Developer Treyarch has boasted that it built “Quantum of Solace” with the same technology used for last year’s ultra-successful “Call of Duty 4,” but the resulting game is so similar it feels more like a series of new “Call of Duty” levels. That wouldn’t be a bad thing if Bond was a one-man army known to shoot his way out of every situation. But producing a game allegedly about a spy on technology developed for a military game makes about as much sense as dropping Hannah Montana into the “Halo” universe.

The game takes players through the plot of both “Quantum of Solace” and, via flashback, 2006’s “Casino Royale” by turning movie settings into tightly scripted shooting galleries. Gameplay consists almost entirely of Bond hiding behind walls or barriers and taking out hundreds of not very bright enemies by shooting either them or the explosive canisters placed conveniently all over the place until levels arbitrarily end. The gunplay is so constant and repetitive it feels like Bond’s license to kill is a frequent-mayhem rewards card.

The only reminder players have that they’re not looking at “Call of Duty” is when the camera occasionally switches to the third person while Bond is hiding, revealing a reasonable facsimile of Daniel Craig (if his expression never changed). Judi Dench and a few other cast members voice dense briefing sequences between levels that try to explain a plot that those who haven’t seen the films will have no chance of following.

The stealthiest “Quantum of Solace” gets is sequences in which players have to use a silencer and avoid security cameras in order to avoid detection as long as possible before the inevitable frenetic violence starts. Even more disappointing than the lack of spying is that the game skips most of the best moments from both films in order to get to the violence. Not only did Treyarch exclude scenes that don’t translate as smoothly into videogame form, such as Bond’s romantic conquests, it didn’t even bother with a car chase or the climactic poker game from “Casino Royale.” If Bond isn’t using a gun, this game isn’t interested.
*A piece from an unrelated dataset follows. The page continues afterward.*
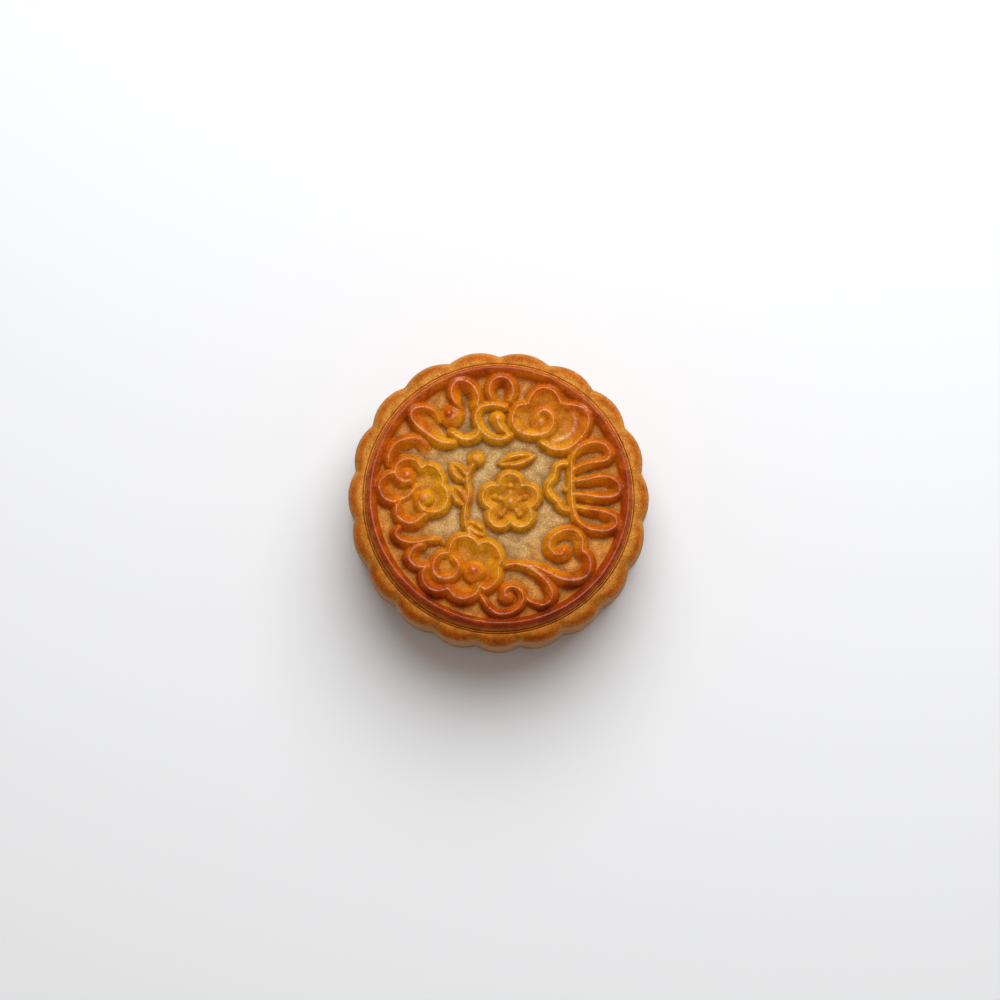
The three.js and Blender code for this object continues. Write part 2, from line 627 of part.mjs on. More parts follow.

As far as shooters go, “Quantum of Solace” is perfectly adequate and should sate the hunger of hard core fans for whom this fall’s “Gears of War 2,” “Resistance 2″ and “Call of Duty: World at War” aren’t enough. Graphics are decent and though the level design never gets sophisticated, there are a few compelling sniping sequences and one in which the player has to run across the top of a high speed train.

Online multiplayer is the most direct rip-off from “Call of Duty 4,” with only the British accents and constantly replayed 007 theme to differentiate this game in any significant way.

Quantum of Solace

Rated T. $30-$60

Production

An Activision presentation of a game developed by Treyarch and licensed by MGM for the DS, PC, Playstation 2, Playstation 3, Wii and Xbox 360. Reviewed on Xbox 360.